Begin

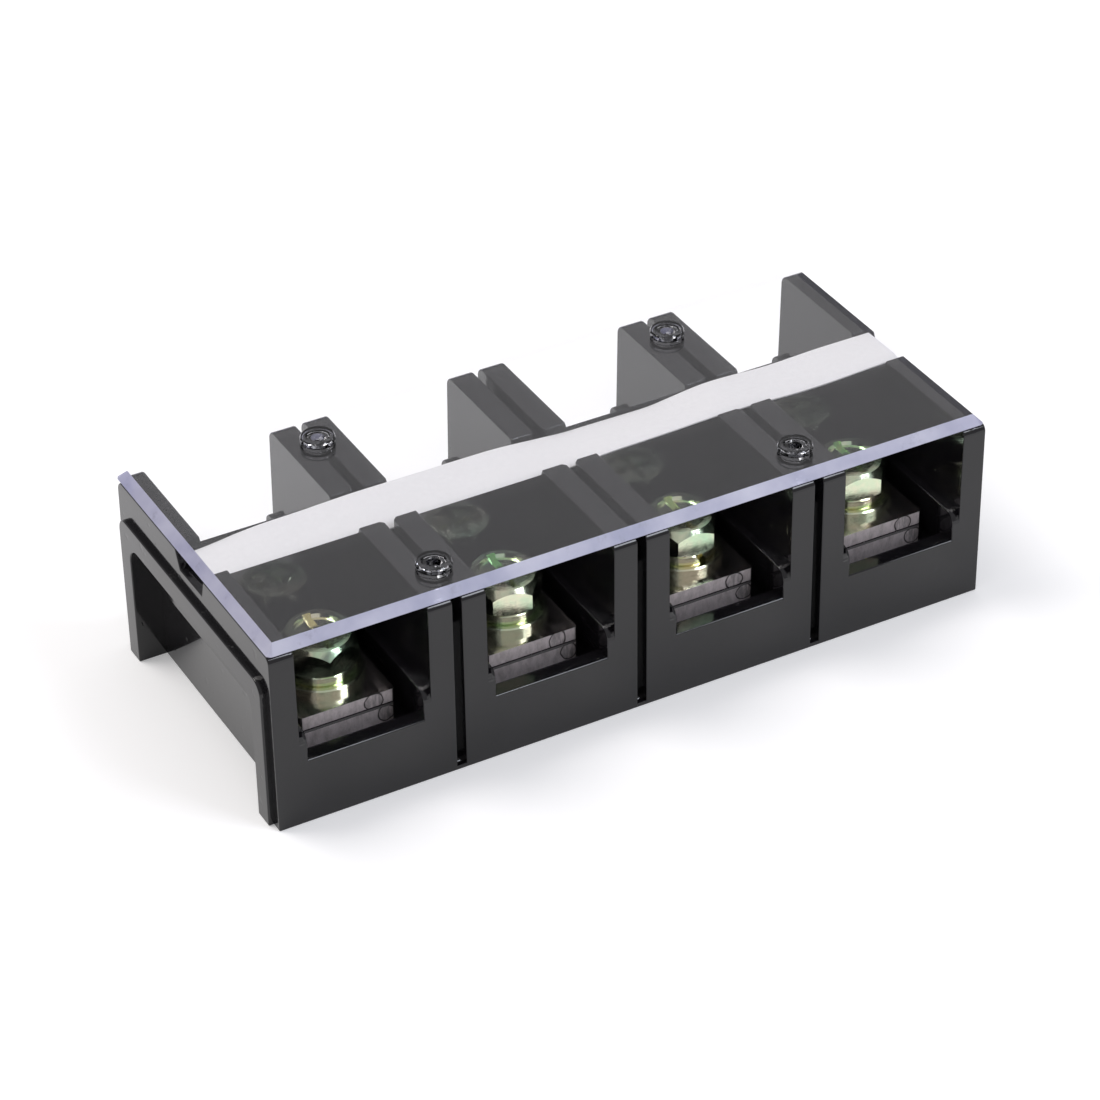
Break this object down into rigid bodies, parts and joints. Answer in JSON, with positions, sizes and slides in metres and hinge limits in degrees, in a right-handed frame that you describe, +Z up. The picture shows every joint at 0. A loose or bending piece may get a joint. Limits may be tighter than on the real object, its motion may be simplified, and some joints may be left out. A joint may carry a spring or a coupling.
{
  "type": "barrier terminal strip",
  "caption": "Barrier terminal block with two rows of hexagon-head screw terminals in a black moulding, under a clear cover held by push pins.",
  "frame": {"origin": "under the middle of the whole part, on the mounting face", "axes": "+X along the row of poles, +Y from the front row to the rear row, +Z up"},
  "size_m": [0.151, 0.0664, 0.0412],
  "materials": {
    "black_moulding": "semi-gloss black moulded plastic",
    "bar_steel": "sheared, zinc plated",
    "plate_steel": "bright, plated",
    "zinc_washer": "yellow-green passivated zinc",
    "zinc_screw": "yellow-green passivated zinc",
    "paper": "white card strip",
    "clear_sheet": "clear polished sheet",
    "clear_pin": "clear moulded plastic"
  },
  "bodies": {
    "base": {"housing": "black_moulding", "lower_bar_1": "bar_steel", "lower_bar_2": "bar_steel", "lower_bar_3": "bar_steel", "lower_bar_4": "bar_steel", "upper_plate_1": "plate_steel", "upper_plate_2": "plate_steel", "upper_plate_3": "plate_steel", "upper_plate_4": "plate_steel", "marking_strip": "paper"},
    "front_washers_1": {"front_flat_washer_1": "zinc_washer", "front_spring_washer_1": "zinc_washer"},
    "front_bolt_1": {"front_bolt_1": "zinc_screw"},
    "front_washers_2": {"front_flat_washer_2": "zinc_washer", "front_spring_washer_2": "zinc_washer"},
    "front_bolt_2": {"front_bolt_2": "zinc_screw"},
    "front_washers_3": {"front_flat_washer_3": "zinc_washer", "front_spring_washer_3": "zinc_washer"},
    "front_bolt_3": {"front_bolt_3": "zinc_screw"},
    "front_washers_4": {"front_flat_washer_4": "zinc_washer", "front_spring_washer_4": "zinc_washer"},
    "front_bolt_4": {"front_bolt_4": "zinc_screw"},
    "rear_washers_1": {"rear_flat_washer_1": "zinc_washer", "rear_spring_washer_1": "zinc_washer"},
    "rear_bolt_1": {"rear_bolt_1": "zinc_screw"},
    "rear_washers_2": {"rear_flat_washer_2": "zinc_washer", "rear_spring_washer_2": "zinc_washer"},
    "rear_bolt_2": {"rear_bolt_2": "zinc_screw"},
    "rear_washers_3": {"rear_flat_washer_3": "zinc_washer", "rear_spring_washer_3": "zinc_washer"},
    "rear_bolt_3": {"rear_bolt_3": "zinc_screw"},
    "rear_washers_4": {"rear_flat_washer_4": "zinc_washer", "rear_spring_washer_4": "zinc_washer"},
    "rear_bolt_4": {"rear_bolt_4": "zinc_screw"},
    "cover": {"cover": "clear_sheet"},
    "front_left_pin": {"front_left_pin": "clear_pin"},
    "front_right_pin": {"front_right_pin": "clear_pin"},
    "rear_left_pin": {"rear_left_pin": "clear_pin"},
    "rear_right_pin": {"rear_right_pin": "clear_pin"}
  },
  "joints": [
    {"name": "front_screw_1_lift", "type": "slide", "parent": "base", "child": "front_washers_1", "axis": [0, 0, 1], "range_m": [0, 0.0069]},
    {"name": "front_screw_1_turn", "type": "hinge", "parent": "front_washers_1", "child": "front_bolt_1", "pos_m": [-0.05643, -0.0147, 0], "axis": [0, 0, 1], "range_deg": [0, 1980]},
    {"name": "front_screw_2_lift", "type": "slide", "parent": "base", "child": "front_washers_2", "axis": [0, 0, 1], "range_m": [0, 0.0069]},
    {"name": "front_screw_2_turn", "type": "hinge", "parent": "front_washers_2", "child": "front_bolt_2", "pos_m": [-0.01847, -0.0147, 0], "axis": [0, 0, 1], "range_deg": [0, 1980]},
    {"name": "front_screw_3_lift", "type": "slide", "parent": "base", "child": "front_washers_3", "axis": [0, 0, 1], "range_m": [0, 0.0069]},
    {"name": "front_screw_3_turn", "type": "hinge", "parent": "front_washers_3", "child": "front_bolt_3", "pos_m": [0.01947, -0.0147, 0], "axis": [0, 0, 1], "range_deg": [0, 1980]},
    {"name": "front_screw_4_lift", "type": "slide", "parent": "base", "child": "front_washers_4", "axis": [0, 0, 1], "range_m": [0, 0.0069]},
    {"name": "front_screw_4_turn", "type": "hinge", "parent": "front_washers_4", "child": "front_bolt_4", "pos_m": [0.05742, -0.0147, 0], "axis": [0, 0, 1], "range_deg": [0, 1980]},
    {"name": "rear_screw_1_lift", "type": "slide", "parent": "base", "child": "rear_washers_1", "axis": [0, 0, 1], "range_m": [0, 0.0069]},
    {"name": "rear_screw_1_turn", "type": "hinge", "parent": "rear_washers_1", "child": "rear_bolt_1", "pos_m": [-0.05643, 0.0147, 0], "axis": [0, 0, 1], "range_deg": [0, 1980]},
    {"name": "rear_screw_2_lift", "type": "slide", "parent": "base", "child": "rear_washers_2", "axis": [0, 0, 1], "range_m": [0, 0.0069]},
    {"name": "rear_screw_2_turn", "type": "hinge", "parent": "rear_washers_2", "child": "rear_bolt_2", "pos_m": [-0.01847, 0.0147, 0], "axis": [0, 0, 1], "range_deg": [0, 1980]},
    {"name": "rear_screw_3_lift", "type": "slide", "parent": "base", "child": "rear_washers_3", "axis": [0, 0, 1], "range_m": [0, 0.0069]},
    {"name": "rear_screw_3_turn", "type": "hinge", "parent": "rear_washers_3", "child": "rear_bolt_3", "pos_m": [0.01947, 0.0147, 0], "axis": [0, 0, 1], "range_deg": [0, 1980]},
    {"name": "rear_screw_4_lift", "type": "slide", "parent": "base", "child": "rear_washers_4", "axis": [0, 0, 1], "range_m": [0, 0.0069]},
    {"name": "rear_screw_4_turn", "type": "hinge", "parent": "rear_washers_4", "child": "rear_bolt_4", "pos_m": [0.05742, 0.0147, 0], "axis": [0, 0, 1], "range_deg": [0, 1980]},
    {"name": "cover_lift", "type": "slide", "parent": "base", "child": "cover", "axis": [0, 0, 1], "range_m": [0, 0.03]},
    {"name": "front_left_pin_pull", "type": "slide", "parent": "cover", "child": "front_left_pin", "axis": [0, 0, 1], "range_m": [0, 0.012]},
    {"name": "front_right_pin_pull", "type": "slide", "parent": "cover", "child": "front_right_pin", "axis": [0, 0, 1], "range_m": [0, 0.012]},
    {"name": "rear_left_pin_pull", "type": "slide", "parent": "cover", "child": "rear_left_pin", "axis": [0, 0, 1], "range_m": [0, 0.012]},
    {"name": "rear_right_pin_pull", "type": "slide", "parent": "cover", "child": "rear_right_pin", "axis": [0, 0, 1], "range_m": [0, 0.012]}
  ],
  "couplings": [
    {"joint": "front_screw_1_lift", "follows": "front_screw_1_turn", "m_per_rad": 0.00019894},
    {"joint": "front_screw_2_lift", "follows": "front_screw_2_turn", "m_per_rad": 0.00019894},
    {"joint": "front_screw_3_lift", "follows": "front_screw_3_turn", "m_per_rad": 0.00019894},
    {"joint": "front_screw_4_lift", "follows": "front_screw_4_turn", "m_per_rad": 0.00019894},
    {"joint": "rear_screw_1_lift", "follows": "rear_screw_1_turn", "m_per_rad": 0.00019894},
    {"joint": "rear_screw_2_lift", "follows": "rear_screw_2_turn", "m_per_rad": 0.00019894},
    {"joint": "rear_screw_3_lift", "follows": "rear_screw_3_turn", "m_per_rad": 0.00019894},
    {"joint": "rear_screw_4_lift", "follows": "rear_screw_4_turn", "m_per_rad": 0.00019894}
  ]
}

End

◆ Aim of the exercise ◆
Look through the material and say how many lines hold "frame". Give the number only.

◆ Solution for this task ◆
2